Issuers in Texas and the Northeast - led by Connecticut - will take center stage in the primary market this week when they deliver a handful of sizable deals as part of an estimated $3.71 billion in total competitive and negotiated volume, according to Thomson Reuters.

By comparison, last week the market saw a revised $4.94 billion in combined competitive and negotiated volume, according to Thomson data.

A $420 million offering of second-lien special tax obligation refunding bonds by Connecticut is expected to be this week's largest deal. Planned for pricing by Goldman, Sachs & Co. on Wednesday following a two-day retail order period that began on Friday and ends today, the 2009 Series 1 bonds are scheduled to mature from 2010 to 2022.

Proceeds from the deal - which is rated A1 by Moody's Investors Service, AA by Standard & Poor's, and AA-minus by Fitch Ratings - will be used for transportation infrastructure purposes.

Elsewhere in the Northeast, the New York City Municipal Water Finance Authority is planning to sell $300 million of water and sewer system second general resolution revenue bonds on Thursday subject to market conditions, following a retail order period tomorrow with Siebert, Brandford Shank & Co. as book-runner. Depfa First Albany Securities LLC, Merrill Lynch & Co., and M.R. Beal & Co. will serve as co-senior managers. The fiscal 2009 Series EE bonds are rated Aa3 by Moody's, AA-plus by Standard & Poor's, and AA by Fitch. The deal's structure was not expected to finalized until today.

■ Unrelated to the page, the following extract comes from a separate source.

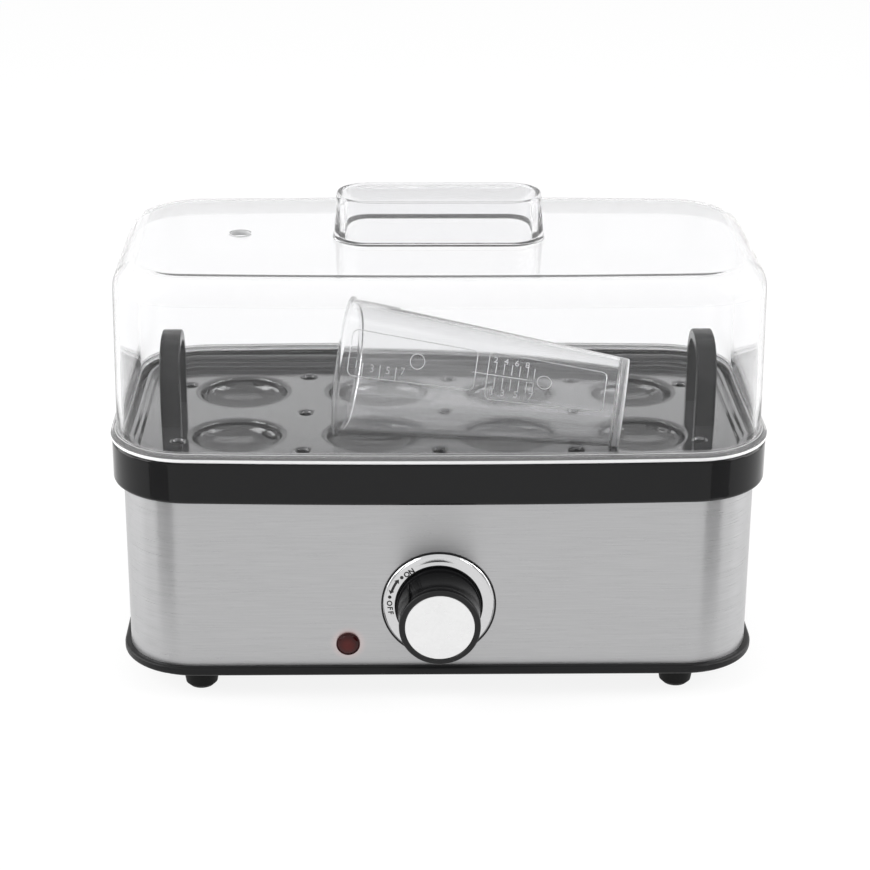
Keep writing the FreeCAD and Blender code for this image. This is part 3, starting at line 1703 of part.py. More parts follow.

The proceeds of the sale will be used to finance the ongoing capital improvement program of the city's water and sewer system.

Last week, there was strong demand for a $650 million New York City Transitional Finance Authority offering of building aid revenue bonds that was priced by Citi on Tuesday with a 2039 final maturity with a 51/4% coupon and 5.55% yield.

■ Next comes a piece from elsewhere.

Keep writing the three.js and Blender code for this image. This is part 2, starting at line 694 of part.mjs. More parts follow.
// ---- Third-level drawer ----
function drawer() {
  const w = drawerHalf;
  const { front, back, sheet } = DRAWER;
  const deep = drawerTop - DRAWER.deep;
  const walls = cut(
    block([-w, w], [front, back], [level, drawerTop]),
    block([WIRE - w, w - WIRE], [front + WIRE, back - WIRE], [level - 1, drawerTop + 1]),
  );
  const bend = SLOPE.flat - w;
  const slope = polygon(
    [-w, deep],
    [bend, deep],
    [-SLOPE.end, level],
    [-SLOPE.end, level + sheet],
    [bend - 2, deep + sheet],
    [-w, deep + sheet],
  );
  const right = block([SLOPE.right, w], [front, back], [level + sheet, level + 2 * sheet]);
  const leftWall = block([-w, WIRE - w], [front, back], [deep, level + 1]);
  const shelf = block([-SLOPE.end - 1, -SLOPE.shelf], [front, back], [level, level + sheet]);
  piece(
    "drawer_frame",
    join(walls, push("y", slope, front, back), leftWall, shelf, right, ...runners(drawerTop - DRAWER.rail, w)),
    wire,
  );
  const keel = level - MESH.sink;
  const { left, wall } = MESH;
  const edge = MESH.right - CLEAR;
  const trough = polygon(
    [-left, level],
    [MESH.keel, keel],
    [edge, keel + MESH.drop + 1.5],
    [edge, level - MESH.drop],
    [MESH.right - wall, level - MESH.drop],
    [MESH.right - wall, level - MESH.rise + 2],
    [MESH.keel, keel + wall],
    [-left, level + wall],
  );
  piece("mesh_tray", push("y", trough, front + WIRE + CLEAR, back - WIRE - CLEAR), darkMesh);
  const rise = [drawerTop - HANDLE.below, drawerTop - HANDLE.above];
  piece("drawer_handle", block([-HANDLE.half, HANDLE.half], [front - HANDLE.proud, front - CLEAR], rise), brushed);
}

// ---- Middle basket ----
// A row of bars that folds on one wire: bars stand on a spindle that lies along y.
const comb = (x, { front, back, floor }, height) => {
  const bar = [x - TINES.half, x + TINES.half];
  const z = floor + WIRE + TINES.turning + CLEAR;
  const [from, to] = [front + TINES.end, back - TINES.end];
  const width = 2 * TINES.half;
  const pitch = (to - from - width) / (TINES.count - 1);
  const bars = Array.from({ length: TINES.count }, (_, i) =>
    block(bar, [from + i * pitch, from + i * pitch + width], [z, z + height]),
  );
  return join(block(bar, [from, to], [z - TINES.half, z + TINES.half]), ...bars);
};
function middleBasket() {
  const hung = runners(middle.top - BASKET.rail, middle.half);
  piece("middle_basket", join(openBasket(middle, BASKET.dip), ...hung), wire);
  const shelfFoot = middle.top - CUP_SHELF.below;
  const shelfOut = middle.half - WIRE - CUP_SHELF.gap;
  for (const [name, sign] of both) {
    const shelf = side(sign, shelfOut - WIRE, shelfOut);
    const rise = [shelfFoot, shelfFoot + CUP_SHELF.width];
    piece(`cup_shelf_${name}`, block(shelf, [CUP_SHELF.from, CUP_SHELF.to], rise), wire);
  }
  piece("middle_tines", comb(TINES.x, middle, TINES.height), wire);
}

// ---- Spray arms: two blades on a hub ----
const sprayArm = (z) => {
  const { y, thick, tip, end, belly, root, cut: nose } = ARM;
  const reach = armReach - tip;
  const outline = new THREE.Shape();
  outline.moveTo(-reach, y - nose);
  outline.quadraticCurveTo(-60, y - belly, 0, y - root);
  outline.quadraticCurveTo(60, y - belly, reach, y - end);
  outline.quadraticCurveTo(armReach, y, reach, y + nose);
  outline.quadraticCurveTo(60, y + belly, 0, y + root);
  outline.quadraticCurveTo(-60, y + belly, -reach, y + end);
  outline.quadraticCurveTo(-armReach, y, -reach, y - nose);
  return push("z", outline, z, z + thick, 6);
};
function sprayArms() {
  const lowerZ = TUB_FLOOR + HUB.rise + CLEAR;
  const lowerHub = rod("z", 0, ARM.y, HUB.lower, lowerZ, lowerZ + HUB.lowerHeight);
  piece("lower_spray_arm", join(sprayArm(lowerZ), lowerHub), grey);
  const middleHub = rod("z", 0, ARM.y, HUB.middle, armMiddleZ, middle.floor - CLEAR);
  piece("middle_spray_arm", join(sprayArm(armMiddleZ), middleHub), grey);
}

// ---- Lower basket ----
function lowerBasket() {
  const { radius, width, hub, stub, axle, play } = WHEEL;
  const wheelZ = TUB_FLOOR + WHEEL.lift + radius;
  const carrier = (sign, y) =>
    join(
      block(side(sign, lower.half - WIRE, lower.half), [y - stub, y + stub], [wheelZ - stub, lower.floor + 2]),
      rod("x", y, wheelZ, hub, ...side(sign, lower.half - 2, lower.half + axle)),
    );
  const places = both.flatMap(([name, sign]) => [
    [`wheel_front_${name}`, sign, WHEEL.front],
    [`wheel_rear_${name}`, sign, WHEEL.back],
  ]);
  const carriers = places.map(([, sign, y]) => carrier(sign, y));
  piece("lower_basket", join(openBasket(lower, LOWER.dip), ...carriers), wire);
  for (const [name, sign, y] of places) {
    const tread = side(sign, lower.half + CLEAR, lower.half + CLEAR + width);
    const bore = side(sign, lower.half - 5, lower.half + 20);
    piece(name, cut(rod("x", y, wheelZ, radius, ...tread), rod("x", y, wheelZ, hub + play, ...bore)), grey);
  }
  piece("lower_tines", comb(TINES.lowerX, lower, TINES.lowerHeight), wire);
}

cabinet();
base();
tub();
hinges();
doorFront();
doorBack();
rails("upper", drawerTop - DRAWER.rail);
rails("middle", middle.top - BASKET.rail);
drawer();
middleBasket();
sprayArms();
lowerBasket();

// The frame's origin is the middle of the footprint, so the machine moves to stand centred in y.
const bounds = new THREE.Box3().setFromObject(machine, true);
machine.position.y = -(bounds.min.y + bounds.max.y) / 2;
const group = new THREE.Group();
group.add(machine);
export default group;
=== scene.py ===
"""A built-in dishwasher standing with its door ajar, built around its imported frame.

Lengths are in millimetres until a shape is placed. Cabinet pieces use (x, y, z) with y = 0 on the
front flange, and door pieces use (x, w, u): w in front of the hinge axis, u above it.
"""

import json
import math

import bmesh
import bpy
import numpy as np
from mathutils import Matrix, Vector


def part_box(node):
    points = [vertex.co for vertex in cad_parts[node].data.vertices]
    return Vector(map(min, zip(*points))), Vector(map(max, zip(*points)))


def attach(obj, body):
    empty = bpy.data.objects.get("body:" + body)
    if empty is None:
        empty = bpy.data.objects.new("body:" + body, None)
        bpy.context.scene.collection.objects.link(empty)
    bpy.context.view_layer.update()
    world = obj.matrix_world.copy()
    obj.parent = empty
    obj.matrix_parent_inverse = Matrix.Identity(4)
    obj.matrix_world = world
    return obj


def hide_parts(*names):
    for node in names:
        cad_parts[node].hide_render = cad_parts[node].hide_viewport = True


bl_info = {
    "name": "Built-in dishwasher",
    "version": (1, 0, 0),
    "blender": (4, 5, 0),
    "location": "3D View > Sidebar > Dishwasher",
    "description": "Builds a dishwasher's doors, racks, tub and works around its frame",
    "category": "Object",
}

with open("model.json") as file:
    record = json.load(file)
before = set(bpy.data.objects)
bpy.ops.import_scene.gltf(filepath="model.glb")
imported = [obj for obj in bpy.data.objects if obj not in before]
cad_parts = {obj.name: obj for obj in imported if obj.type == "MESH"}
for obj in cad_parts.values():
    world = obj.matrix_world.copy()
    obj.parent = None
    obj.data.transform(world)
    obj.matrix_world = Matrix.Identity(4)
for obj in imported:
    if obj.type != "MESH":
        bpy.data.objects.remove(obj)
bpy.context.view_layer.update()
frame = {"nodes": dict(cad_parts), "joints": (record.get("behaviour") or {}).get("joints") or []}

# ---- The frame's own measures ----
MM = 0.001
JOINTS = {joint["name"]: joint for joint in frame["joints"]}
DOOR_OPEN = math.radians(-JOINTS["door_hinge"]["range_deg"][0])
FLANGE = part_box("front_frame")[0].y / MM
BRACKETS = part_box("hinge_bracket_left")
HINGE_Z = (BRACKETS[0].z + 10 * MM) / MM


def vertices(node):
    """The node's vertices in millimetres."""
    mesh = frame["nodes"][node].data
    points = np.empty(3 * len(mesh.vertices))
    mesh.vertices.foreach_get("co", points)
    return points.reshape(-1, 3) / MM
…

At the time of the pricing, the generic triple-A general obligation bond due in 2039 was yielding a 4.79%, according to Municipal Market Data. On Friday, the same bond due in 2039 ended at 4.74% at the close of trading.

The Northeast activity also includes a $175 million revenue offering for schools from the New Jersey Economic Development Authority that is expected to be priced tomorrow by Banc of America Securities LLC after a two-day retail order period that ends today. Structured to mature serially from 2010 to 2024, with term bonds in 2028 and 2034, the bonds are expected to be rated A1 by Moody's, AA-minus by Standard & Poor's, and A-plus by Fitch.

The bonds are state contract debt and will support school building construction. This is New Jersey's second bond sale in which officials are looking to tap into retail demand as demand from mutual funds and other institutional investors has diminished due to volatility in the financial markets, noted state Treasurer David Rousseau in a press release.

In the Texas market, a $215.1 million revenue refunding from the Tarrant County Cultural and Educational Facilities Financing Corp. is one of two sizable deals expected in the region.

The deal, which is being sold on behalf of the Baylor Health Care System, is planned for pricing by Goldman on Thursday. The Series 2009 bonds are rated Aa2 by Moody's and AA-minus by Standard & Poor's and are tentatively structured to mature from 2009 to 2019, with term bonds expected in 2024 and 2029, according to the preliminary official statement.

Elsewhere in the state, San Antonio is expected to issue $175 million of water system revenue and refunding bonds tomorrow in a deal that is being senior-managed by Citi. Rated Aa2 by Moody's following a Dec. 18 upgrade, and AA by Standard & Poor's and Fitch, the bonds are structured to mature from 2009 to 2039.

Proceeds will finance improvements to the city's water system, and refund a portion of outstanding commercial notes.

In the competitive market, meanwhile, only $486.2 million is expected this week versus a revised $1.24 billion last week, according to Thomson data.

The only sizable deal on the calendar is a $132 million revenue anticipation note sale from the Miami-Dade County School District. The offering, which is expected to be priced tomorrow and matures in 2010, is rated MIG-1 by Moody's and backed by ad valorem tax receipts and interest earnings. Proceeds will retire a portion of the district's outstanding principle balance of Series 2008B notes maturing on Jan. 30.